• **Work instructions**: Your task is to quote the listing below exactly, beginning with its first line and ending on the line bearing "SET_Y = 30.09".

• **Raw records**:
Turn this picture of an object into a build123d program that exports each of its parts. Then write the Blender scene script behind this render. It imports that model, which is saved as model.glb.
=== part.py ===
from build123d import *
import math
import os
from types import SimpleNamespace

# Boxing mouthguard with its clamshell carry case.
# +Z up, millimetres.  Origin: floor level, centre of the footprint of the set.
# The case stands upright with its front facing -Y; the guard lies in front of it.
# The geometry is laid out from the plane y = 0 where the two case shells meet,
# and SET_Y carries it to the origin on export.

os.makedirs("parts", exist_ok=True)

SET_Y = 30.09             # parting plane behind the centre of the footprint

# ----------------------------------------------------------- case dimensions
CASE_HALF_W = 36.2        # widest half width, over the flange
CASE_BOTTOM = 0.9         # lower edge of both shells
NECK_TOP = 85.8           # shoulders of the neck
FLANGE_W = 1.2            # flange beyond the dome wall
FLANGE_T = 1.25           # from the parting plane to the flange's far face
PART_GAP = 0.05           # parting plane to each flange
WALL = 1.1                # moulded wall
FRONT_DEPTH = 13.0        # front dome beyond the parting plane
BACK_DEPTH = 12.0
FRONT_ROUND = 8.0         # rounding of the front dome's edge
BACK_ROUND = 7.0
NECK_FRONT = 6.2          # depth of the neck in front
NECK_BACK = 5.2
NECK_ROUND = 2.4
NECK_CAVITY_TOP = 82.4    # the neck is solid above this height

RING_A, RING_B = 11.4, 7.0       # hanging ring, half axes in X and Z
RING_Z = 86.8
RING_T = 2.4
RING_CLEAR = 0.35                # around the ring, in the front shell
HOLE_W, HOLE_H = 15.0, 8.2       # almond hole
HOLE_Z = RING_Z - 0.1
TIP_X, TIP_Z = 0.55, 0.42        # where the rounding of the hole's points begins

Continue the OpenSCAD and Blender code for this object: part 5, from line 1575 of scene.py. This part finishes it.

• **Written solution**:
Turn this picture of an object into a build123d program that exports each of its parts. Then write the Blender scene script behind this render. It imports that model, which is saved as model.glb.
=== part.py ===
from build123d import *
import math
import os
from types import SimpleNamespace

# Boxing mouthguard with its clamshell carry case.
# +Z up, millimetres.  Origin: floor level, centre of the footprint of the set.
# The case stands upright with its front facing -Y; the guard lies in front of it.
# The geometry is laid out from the plane y = 0 where the two case shells meet,
# and SET_Y carries it to the origin on export.

os.makedirs("parts", exist_ok=True)

SET_Y = 30.09             # parting plane behind the centre of the footprint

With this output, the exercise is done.